**WHAT YOU SHOULD DO**
Reproduce the records below exactly as they appear, omitting any pictures they contain.

**RECORDED DATA**
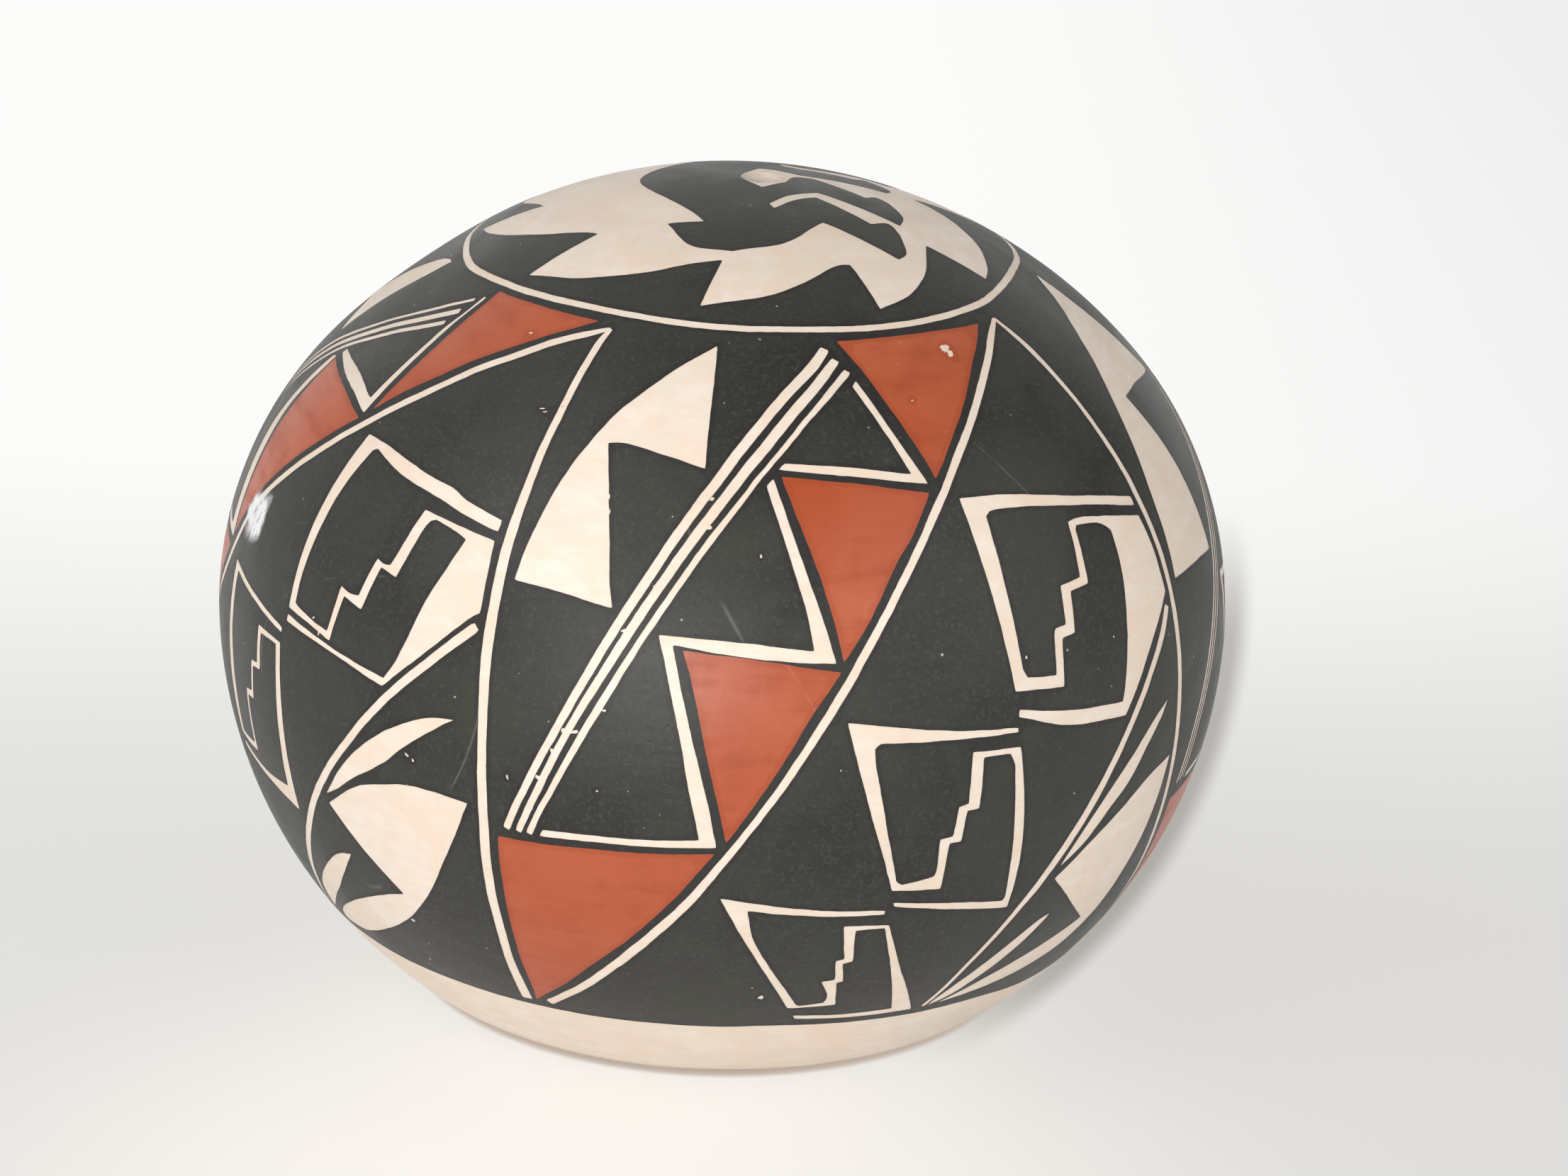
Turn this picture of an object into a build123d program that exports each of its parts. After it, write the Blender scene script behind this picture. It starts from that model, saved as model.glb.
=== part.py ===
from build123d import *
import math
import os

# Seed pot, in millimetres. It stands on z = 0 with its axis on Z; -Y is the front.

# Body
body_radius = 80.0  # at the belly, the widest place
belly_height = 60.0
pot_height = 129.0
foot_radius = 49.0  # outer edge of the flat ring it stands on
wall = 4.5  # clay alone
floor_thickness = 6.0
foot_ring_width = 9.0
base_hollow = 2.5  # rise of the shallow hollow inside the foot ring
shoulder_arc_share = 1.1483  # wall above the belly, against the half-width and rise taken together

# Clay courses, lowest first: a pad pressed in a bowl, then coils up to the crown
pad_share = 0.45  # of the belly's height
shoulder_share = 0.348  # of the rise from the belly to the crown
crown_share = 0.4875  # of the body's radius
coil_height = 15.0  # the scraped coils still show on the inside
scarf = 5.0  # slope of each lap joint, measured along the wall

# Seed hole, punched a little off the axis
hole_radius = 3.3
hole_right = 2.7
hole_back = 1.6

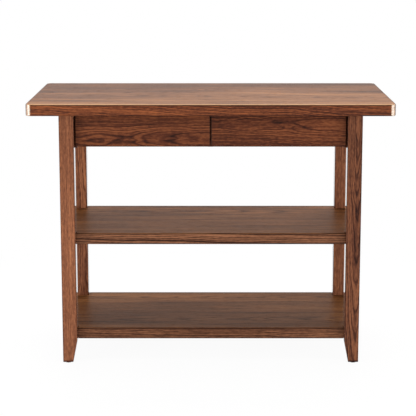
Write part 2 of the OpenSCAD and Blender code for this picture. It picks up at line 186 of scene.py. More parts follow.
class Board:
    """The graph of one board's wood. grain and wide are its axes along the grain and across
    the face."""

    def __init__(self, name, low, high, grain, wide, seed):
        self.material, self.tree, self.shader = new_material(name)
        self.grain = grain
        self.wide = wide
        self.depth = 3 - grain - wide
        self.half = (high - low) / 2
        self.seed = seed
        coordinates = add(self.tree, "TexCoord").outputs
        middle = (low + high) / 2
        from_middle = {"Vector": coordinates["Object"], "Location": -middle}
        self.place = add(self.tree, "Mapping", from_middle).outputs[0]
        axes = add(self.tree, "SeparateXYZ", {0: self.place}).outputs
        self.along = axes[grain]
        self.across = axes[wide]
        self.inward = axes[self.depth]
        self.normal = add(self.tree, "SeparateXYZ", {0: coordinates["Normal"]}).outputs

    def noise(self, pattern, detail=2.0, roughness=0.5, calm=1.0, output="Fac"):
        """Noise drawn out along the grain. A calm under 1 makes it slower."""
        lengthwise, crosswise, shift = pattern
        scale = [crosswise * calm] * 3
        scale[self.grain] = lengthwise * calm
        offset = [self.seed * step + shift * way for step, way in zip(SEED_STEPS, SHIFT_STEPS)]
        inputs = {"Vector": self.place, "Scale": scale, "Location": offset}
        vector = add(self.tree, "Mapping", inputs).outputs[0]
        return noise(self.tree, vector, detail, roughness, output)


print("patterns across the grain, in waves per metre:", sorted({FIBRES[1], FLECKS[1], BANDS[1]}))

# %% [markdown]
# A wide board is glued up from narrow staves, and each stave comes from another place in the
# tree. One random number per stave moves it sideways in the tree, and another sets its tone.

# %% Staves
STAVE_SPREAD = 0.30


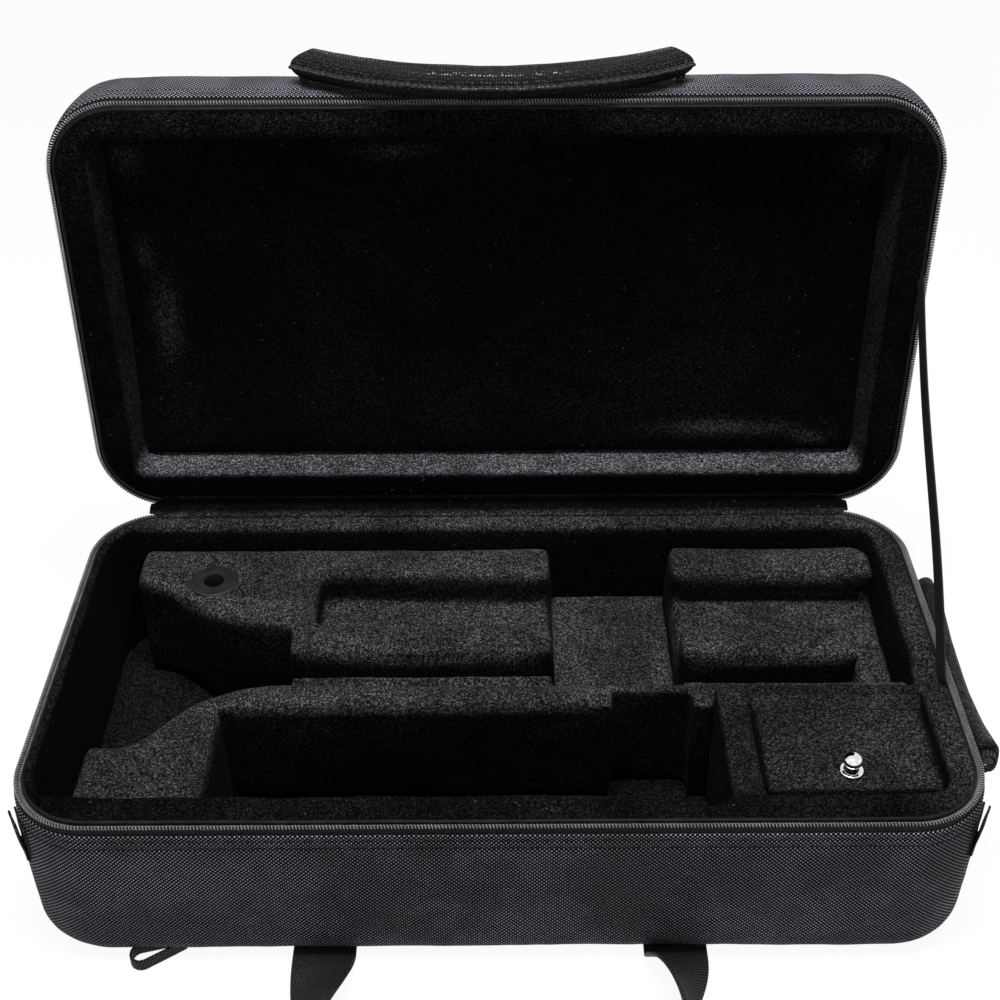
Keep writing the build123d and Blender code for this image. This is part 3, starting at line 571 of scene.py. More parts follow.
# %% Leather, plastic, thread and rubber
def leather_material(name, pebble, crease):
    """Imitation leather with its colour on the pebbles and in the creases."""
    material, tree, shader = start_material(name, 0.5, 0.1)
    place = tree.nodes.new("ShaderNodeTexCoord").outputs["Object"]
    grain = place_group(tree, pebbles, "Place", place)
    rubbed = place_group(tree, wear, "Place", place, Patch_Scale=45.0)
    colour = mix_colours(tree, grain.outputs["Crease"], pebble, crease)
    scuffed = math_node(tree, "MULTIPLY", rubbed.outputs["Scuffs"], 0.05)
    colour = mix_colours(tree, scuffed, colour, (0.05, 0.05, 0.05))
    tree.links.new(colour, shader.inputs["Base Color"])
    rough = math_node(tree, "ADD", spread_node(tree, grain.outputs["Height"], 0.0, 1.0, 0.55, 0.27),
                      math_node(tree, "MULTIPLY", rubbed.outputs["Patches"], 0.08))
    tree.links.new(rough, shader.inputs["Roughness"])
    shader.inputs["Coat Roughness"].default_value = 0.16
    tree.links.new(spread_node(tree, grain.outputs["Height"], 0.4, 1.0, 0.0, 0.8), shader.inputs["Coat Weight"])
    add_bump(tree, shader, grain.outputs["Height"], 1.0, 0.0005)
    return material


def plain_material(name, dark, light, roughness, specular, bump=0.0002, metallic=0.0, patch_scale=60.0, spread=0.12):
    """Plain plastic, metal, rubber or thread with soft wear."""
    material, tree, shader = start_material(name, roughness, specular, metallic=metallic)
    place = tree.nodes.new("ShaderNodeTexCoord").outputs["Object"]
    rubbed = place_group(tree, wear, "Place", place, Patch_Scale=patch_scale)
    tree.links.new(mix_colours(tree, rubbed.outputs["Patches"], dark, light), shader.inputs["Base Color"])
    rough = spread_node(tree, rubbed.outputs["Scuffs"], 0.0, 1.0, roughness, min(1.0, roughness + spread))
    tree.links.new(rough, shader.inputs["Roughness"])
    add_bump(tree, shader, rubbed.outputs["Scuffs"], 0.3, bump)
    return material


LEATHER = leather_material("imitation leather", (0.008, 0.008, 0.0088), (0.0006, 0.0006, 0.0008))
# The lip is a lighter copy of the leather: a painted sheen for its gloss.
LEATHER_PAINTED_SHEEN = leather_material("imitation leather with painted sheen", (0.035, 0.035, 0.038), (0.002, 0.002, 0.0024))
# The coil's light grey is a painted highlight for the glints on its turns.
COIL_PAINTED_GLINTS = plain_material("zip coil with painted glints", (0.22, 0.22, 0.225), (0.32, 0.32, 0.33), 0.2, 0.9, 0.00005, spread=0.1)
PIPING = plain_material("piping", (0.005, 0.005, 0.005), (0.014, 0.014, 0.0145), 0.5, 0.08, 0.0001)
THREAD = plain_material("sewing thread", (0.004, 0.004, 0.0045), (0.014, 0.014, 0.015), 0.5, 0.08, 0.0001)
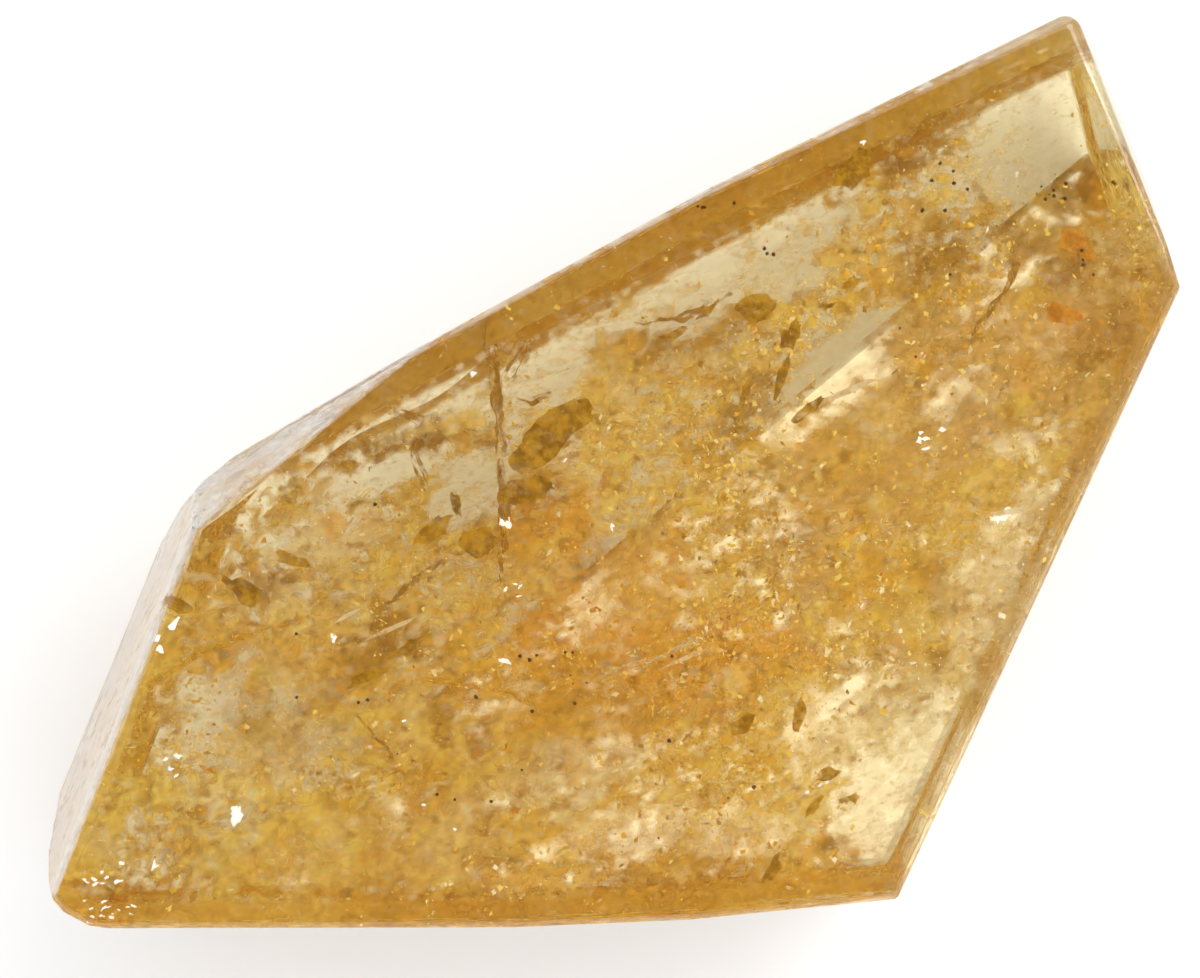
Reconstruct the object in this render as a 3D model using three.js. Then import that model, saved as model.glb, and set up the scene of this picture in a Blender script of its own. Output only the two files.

**SOLVED PROBLEM**
Turn this picture of an object into a build123d program that exports each of its parts. After it, write the Blender scene script behind this picture. It starts from that model, saved as model.glb.
=== part.py ===
from build123d import *
import math
import os

# Seed pot, in millimetres. It stands on z = 0 with its axis on Z; -Y is the front.

# Body
body_radius = 80.0  # at the belly, the widest place
belly_height = 60.0
pot_height = 129.0
foot_radius = 49.0  # outer edge of the flat ring it stands on
wall = 4.5  # clay alone
floor_thickness = 6.0
foot_ring_width = 9.0
base_hollow = 2.5  # rise of the shallow hollow inside the foot ring
shoulder_arc_share = 1.1483  # wall above the belly, against the half-width and rise taken together

# Clay courses, lowest first: a pad pressed in a bowl, then coils up to the crown
pad_share = 0.45  # of the belly's height
shoulder_share = 0.348  # of the rise from the belly to the crown
crown_share = 0.4875  # of the body's radius
coil_height = 15.0  # the scraped coils still show on the inside
scarf = 5.0  # slope of each lap joint, measured along the wall

# Seed hole, punched a little off the axis
hole_radius = 3.3
hole_right = 2.7
hole_back = 1.6

Write part 2 of the OpenSCAD and Blender code for this picture. It picks up at line 186 of scene.py. More parts follow.
class Board:
    """The graph of one board's wood. grain and wide are its axes along the grain and across
    the face."""

    def __init__(self, name, low, high, grain, wide, seed):
        self.material, self.tree, self.shader = new_material(name)
        self.grain = grain
        self.wide = wide
        self.depth = 3 - grain - wide
        self.half = (high - low) / 2
        self.seed = seed
        coordinates = add(self.tree, "TexCoord").outputs
        middle = (low + high) / 2
        from_middle = {"Vector": coordinates["Object"], "Location": -middle}
        self.place = add(self.tree, "Mapping", from_middle).outputs[0]
        axes = add(self.tree, "SeparateXYZ", {0: self.place}).outputs
        self.along = axes[grain]
        self.across = axes[wide]
        self.inward = axes[self.depth]
        self.normal = add(self.tree, "SeparateXYZ", {0: coordinates["Normal"]}).outputs

    def noise(self, pattern, detail=2.0, roughness=0.5, calm=1.0, output="Fac"):
        """Noise drawn out along the grain. A calm under 1 makes it slower."""
        lengthwise, crosswise, shift = pattern
        scale = [crosswise * calm] * 3
        scale[self.grain] = lengthwise * calm
        offset = [self.seed * step + shift * way for step, way in zip(SEED_STEPS, SHIFT_STEPS)]
        inputs = {"Vector": self.place, "Scale": scale, "Location": offset}
        vector = add(self.tree, "Mapping", inputs).outputs[0]
        return noise(self.tree, vector, detail, roughness, output)


print("patterns across the grain, in waves per metre:", sorted({FIBRES[1], FLECKS[1], BANDS[1]}))

# %% [markdown]
# A wide board is glued up from narrow staves, and each stave comes from another place in the
# tree. One random number per stave moves it sideways in the tree, and another sets its tone.

# %% Staves
STAVE_SPREAD = 0.30


Keep writing the build123d and Blender code for this image. This is part 3, starting at line 571 of scene.py. More parts follow.
# %% Leather, plastic, thread and rubber
def leather_material(name, pebble, crease):
    """Imitation leather with its colour on the pebbles and in the creases."""
    material, tree, shader = start_material(name, 0.5, 0.1)
    place = tree.nodes.new("ShaderNodeTexCoord").outputs["Object"]
    grain = place_group(tree, pebbles, "Place", place)
    rubbed = place_group(tree, wear, "Place", place, Patch_Scale=45.0)
    colour = mix_colours(tree, grain.outputs["Crease"], pebble, crease)
    scuffed = math_node(tree, "MULTIPLY", rubbed.outputs["Scuffs"], 0.05)
    colour = mix_colours(tree, scuffed, colour, (0.05, 0.05, 0.05))
    tree.links.new(colour, shader.inputs["Base Color"])
    rough = math_node(tree, "ADD", spread_node(tree, grain.outputs["Height"], 0.0, 1.0, 0.55, 0.27),
                      math_node(tree, "MULTIPLY", rubbed.outputs["Patches"], 0.08))
    tree.links.new(rough, shader.inputs["Roughness"])
    shader.inputs["Coat Roughness"].default_value = 0.16
    tree.links.new(spread_node(tree, grain.outputs["Height"], 0.4, 1.0, 0.0, 0.8), shader.inputs["Coat Weight"])
    add_bump(tree, shader, grain.outputs["Height"], 1.0, 0.0005)
    return material


def plain_material(name, dark, light, roughness, specular, bump=0.0002, metallic=0.0, patch_scale=60.0, spread=0.12):
    """Plain plastic, metal, rubber or thread with soft wear."""
    material, tree, shader = start_material(name, roughness, specular, metallic=metallic)
    place = tree.nodes.new("ShaderNodeTexCoord").outputs["Object"]
    rubbed = place_group(tree, wear, "Place", place, Patch_Scale=patch_scale)
    tree.links.new(mix_colours(tree, rubbed.outputs["Patches"], dark, light), shader.inputs["Base Color"])
    rough = spread_node(tree, rubbed.outputs["Scuffs"], 0.0, 1.0, roughness, min(1.0, roughness + spread))
    tree.links.new(rough, shader.inputs["Roughness"])
    add_bump(tree, shader, rubbed.outputs["Scuffs"], 0.3, bump)
    return material


LEATHER = leather_material("imitation leather", (0.008, 0.008, 0.0088), (0.0006, 0.0006, 0.0008))
# The lip is a lighter copy of the leather: a painted sheen for its gloss.
LEATHER_PAINTED_SHEEN = leather_material("imitation leather with painted sheen", (0.035, 0.035, 0.038), (0.002, 0.002, 0.0024))
# The coil's light grey is a painted highlight for the glints on its turns.
COIL_PAINTED_GLINTS = plain_material("zip coil with painted glints", (0.22, 0.22, 0.225), (0.32, 0.32, 0.33), 0.2, 0.9, 0.00005, spread=0.1)
PIPING = plain_material("piping", (0.005, 0.005, 0.005), (0.014, 0.014, 0.0145), 0.5, 0.08, 0.0001)
THREAD = plain_material("sewing thread", (0.004, 0.004, 0.0045), (0.014, 0.014, 0.015), 0.5, 0.08, 0.0001)
Reconstruct the object in this render as a 3D model using three.js. Then import that model, saved as model.glb, and set up the scene of this picture in a Blender script of its own. Output only the two files.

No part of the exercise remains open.